White House officials have downplayed the importance of additional troops as the main determinant of success in Afghanistan, citing governance and economic development as other important determinants. The Wall Street Journal recently reported the possibility of a hybrid strategy, between a 40,000 troops increase, and the scaled-back counterterrorism strategy presented by Biden.

Yet, middle ground for the Obama Administration could be getting scarcer, with President Karzai and his opponent, former foreign minister of Afghanistan Dr. Abdullah Abdullah calling for additional U.S. troops in Afghanistan themselves.

“The need for more troops is there in order to reverse the situation. If the situation is not reversed from deteriorating further the security situation, so the future of this country will be at risk,” Abdullah said on FOX’s “Fox News Sunday.”

“This situation requires a sort of dramatic increase in the number of troops in order to stop it from further deteriorating and reversing it.
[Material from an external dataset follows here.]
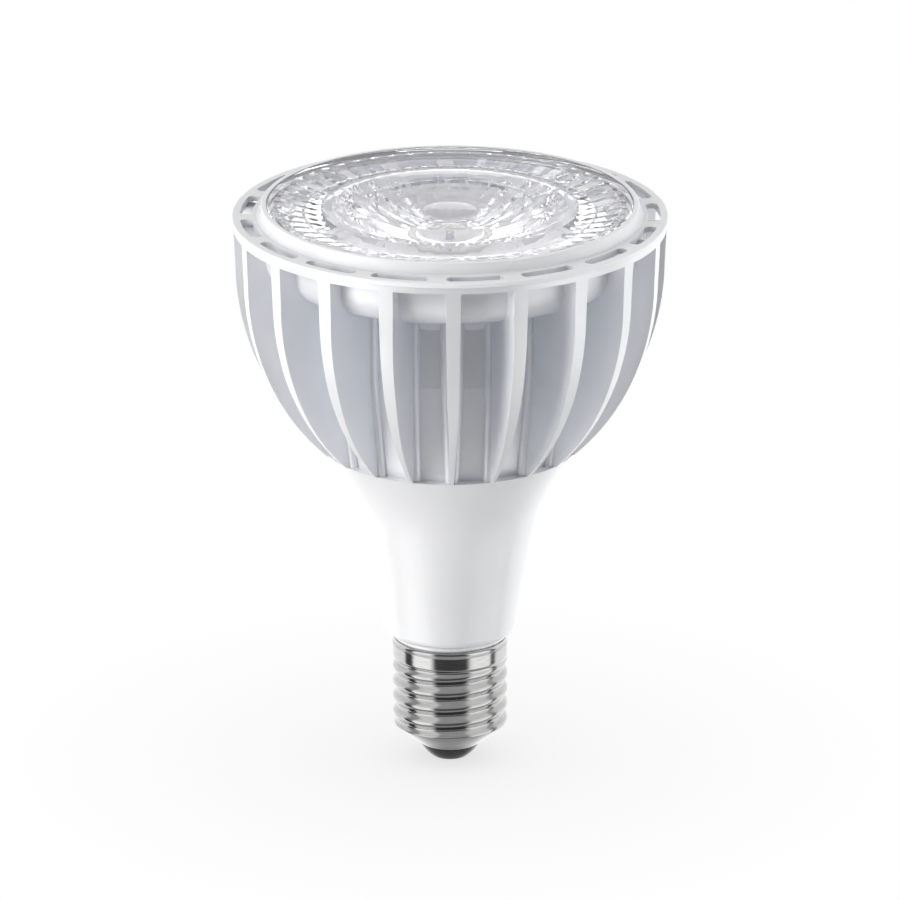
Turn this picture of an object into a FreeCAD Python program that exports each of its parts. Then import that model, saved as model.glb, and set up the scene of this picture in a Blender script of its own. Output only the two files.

The permanent solution is in a road map that Afghanistan stands on its own feet in a few years down the road, number of troops could be decreased in Afghanistan, finally, and eventually will stand on its own feet,” Abdullah said.

A month after the President began his strategy review, and nearly two months after McChrystal’s assessment, pressure is closing in from all sides, with the same questions are still largely unanswered – what strategy will the president decide on and when? Will he send more American troops to Afghanistan and how many?

On NBC’s “Meet the Press,” Sen. Chuck Schumer, D-N.Y., empathized with the president.

“I’m wrestling with it myself, and boy it’s difficult. There is no good answer,” Schumer said.